Aim: To correlate the Right Tibial nerve conduction parameters with BMI in subjects with type-II Diabetes mellitus.
Method: Upon meeting the inclusion and exclusion criteria, forty-three age-matched diabetic subjects were included in the study. Standard Nerve conduction protocol with strict sanitization guidelines were followed. Compound motor action potential (CMAP in mV) and Nerve conduction velocity (NCV in m/s) of Right Tibial nerve and body mass index (BMI) were obtained for all subjects. Mean values for all attributes was calculated.
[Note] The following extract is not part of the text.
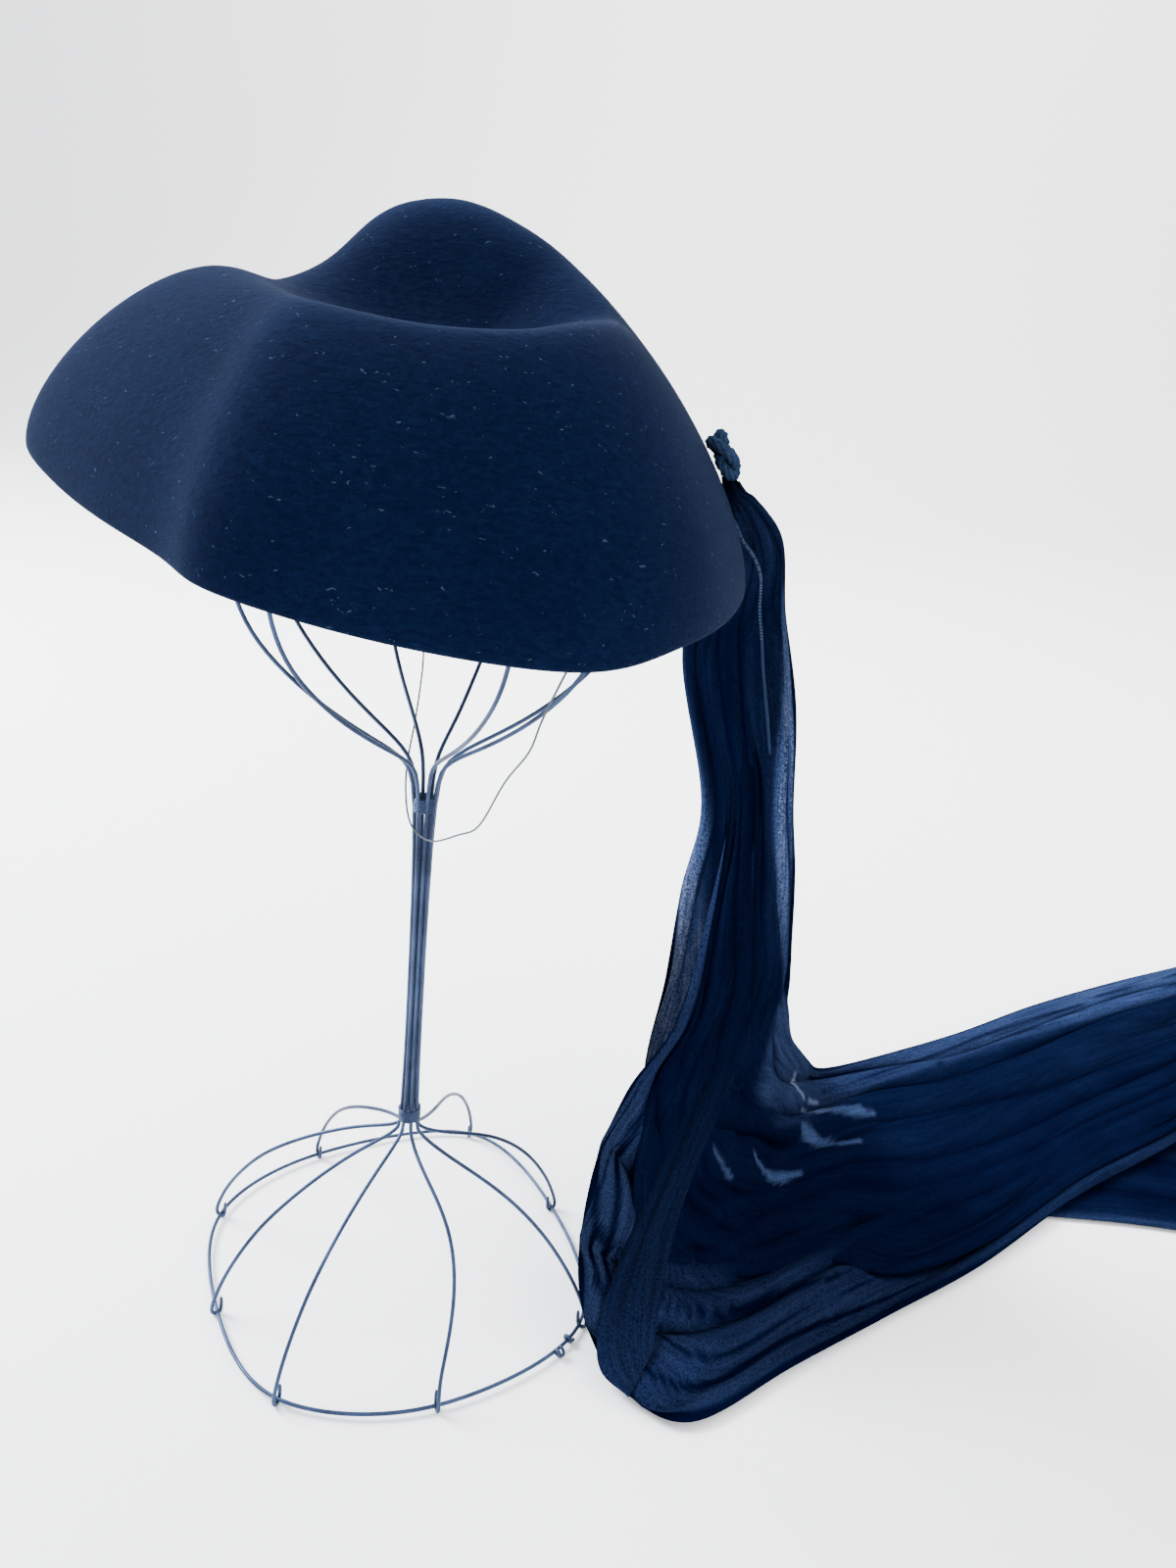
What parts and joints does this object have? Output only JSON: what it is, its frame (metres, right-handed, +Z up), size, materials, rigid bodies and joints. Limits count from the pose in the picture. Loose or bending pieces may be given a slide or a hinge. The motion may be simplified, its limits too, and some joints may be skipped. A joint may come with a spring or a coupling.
{
  "type": "felt hat on wire stand",
  "caption": "Soft blocked felt hat with a dented crown, pointed front and knotted chiffon scarf, resting on a domed wire hat stand.",
  "frame": {"origin": "Middle of the object's box on the table that it stands on, measured without the chin elastic.", "axes": "+Z up, -X to the hat's pointed front, +X along the table past the hat's knotted back, -Y to the viewer of the picture."},
  "size_m": [0.7232, 0.483, 0.4648],
  "materials": {
    "navy_felt": "brushed wool felt with short fibres and lint",
    "navy_chiffon": "sheer crepe chiffon, matt",
    "black_elastic": "thin covered elastic",
    "stand_steel": "dark drawn wire",
    "binding_steel": "fine dark wire wound side by side"
  },
  "bodies": {
    "root": {"felt_hat": "navy_felt", "back_knot": "navy_chiffon", "chiffon_tail_over": "navy_chiffon", "chiffon_tail_under": "navy_chiffon", "chin_elastic": "black_elastic", "stand_wire_1": "stand_steel", "stand_wire_2": "stand_steel", "stand_wire_3": "stand_steel", "stand_wire_4": "stand_steel", "stand_wire_5": "stand_steel", "stand_wire_6": "stand_steel", "stand_wire_7": "stand_steel", "stand_wire_8": "stand_steel", "base_ring": "stand_steel", "cage_boss": "stand_steel", "post_binding_low": "binding_steel", "post_binding_high": "binding_steel"}
  },
  "joints": []
}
Result: Thirty-five males and eight females participated in the study. Mean BMI=26.03 Kg/m2, Mean NCV= 32.59 m/s, mean CMAP= 6.96 mV. Spearman correlation coefficient r = -0.239 for NCV and BMI, r = -0.234 for CMAP amplitude and NCV. This depicts a negative correlation between BMI and NCV; and BMI and CMAP amplitude of Right Tibial nerve.
Conclusion: This indicates that as BMI increases, Tibial nerve conduction velocity and CMAP value decreases. Thus, obesity affects Tibial nerve conduction parameters. Hence, this biological factor needs to be considered while interpreting NCS results.